While striving to follow the Lord and grow in holiness, at times you may grow timid in faith.
The reality of sin and your weakness may discourage you, making you think that you are not made to live a life of holiness or not made for what God has called you to be. Where are your eyes? Are they fixed upon the Lord or yourself? Take courage; fix your eyes upon the Lord. Whatever may happen, know that he is in control and he intends your salvation.
The goal of the virtuous life is to make us like Christ. Jesus demonstrated the greatest example of fortitude upon the cross. He endured facing the loss of his life on earth, physical torture, and suffering; he endured mental and emotional suffering; he endured the loss of his closest friends, jeering from authority, contempt, mockery, misunderstanding, and scorn. The evil he faced was immense, yet his heart was at peace. His will was firmly fixed upon the will of his Father, whose will is our salvation. He overcame his fear by performing the greatest act of love, enduring all out of love.
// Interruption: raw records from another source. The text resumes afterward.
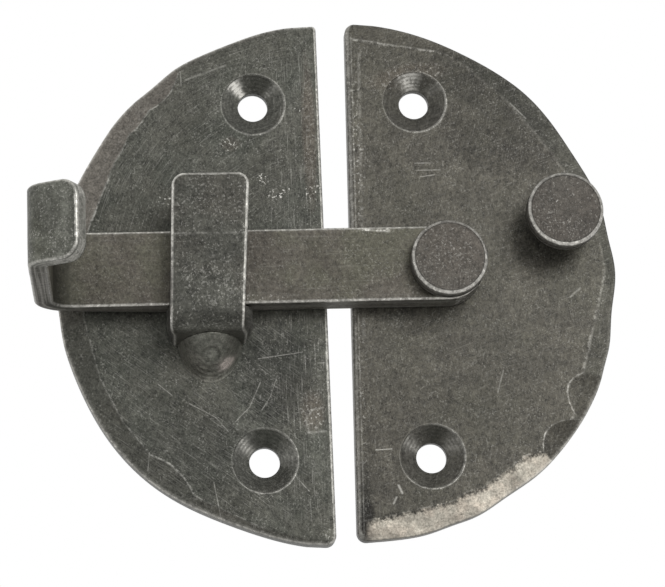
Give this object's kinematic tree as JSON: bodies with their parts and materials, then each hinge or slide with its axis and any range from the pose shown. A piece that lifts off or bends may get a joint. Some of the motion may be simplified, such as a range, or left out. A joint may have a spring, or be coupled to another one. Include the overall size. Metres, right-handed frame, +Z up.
{
  "type": "swing-over latch",
  "caption": "Hand-forged swing-over latch: a bar on one half-round plate swings over into an upright hook on the other and lifts by a finger curl.",
  "frame": {"origin": "middle of the four screw holes, on the plates' back faces", "axes": "+Z up, +X along the latched bar from its finger curl towards its pivot, +Y into the doors that the plates are screwed to, so that the face that is looked at points to -Y"},
  "size_m": [0.0919, 0.0377, 0.0854],
  "materials": {
    "left_plate_steel": "blackened and waxed, hammered at the rim, with fine scratches and brush marks",
    "right_plate_steel": "blackened and waxed, mottled brown scale, hammered at the rim",
    "keeper_steel": "blackened, speckled, with bright worn edges",
    "weld_bead": "rippled weld bead, brushed and waxed",
    "bar_steel": "blackened and waxed, mottled, with bright worn edges",
    "rivet_steel": "turned heads, blackened, with bright worn rims"
  },
  "bodies": {
    "plates": {"left_plate": "left_plate_steel", "keeper": "keeper_steel", "keeper_weld": "weld_bead", "right_plate": "right_plate_steel", "pivot_rivet": "rivet_steel", "stop_stud": "rivet_steel"},
    "bar": {"latch_bar": "bar_steel"}
  },
  "joints": [
    {"name": "bar_swing", "type": "hinge", "parent": "plates", "child": "bar", "pos_m": [0.01635, 0, 0.0007], "axis": [0, 1, 0], "range_deg": [0, 129]}
  ]
}
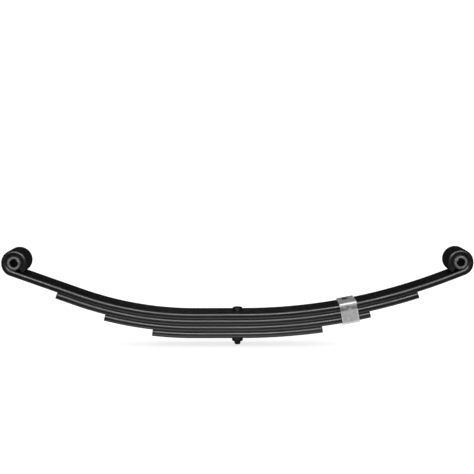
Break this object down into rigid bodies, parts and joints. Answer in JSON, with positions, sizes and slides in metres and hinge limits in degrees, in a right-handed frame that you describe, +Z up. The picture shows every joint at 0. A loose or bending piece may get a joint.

To conclude, one of the Holy Spirit’s seven gifts is fortitude, which, as St. Thomas Aquinas teaches, gives us confidence in overcoming all perils. Let us beg the Holy Spirit for fortitude. Pope St. John Paul II insisted, “When man lacks the strength to ‘transcend’ himself, in view of higher values, such as truth, justice, vocation, faithfulness in marriage, this ‘gift from above’ must make each of us a strong man and, at the right moment, say to us ‘deep down’: Courage!”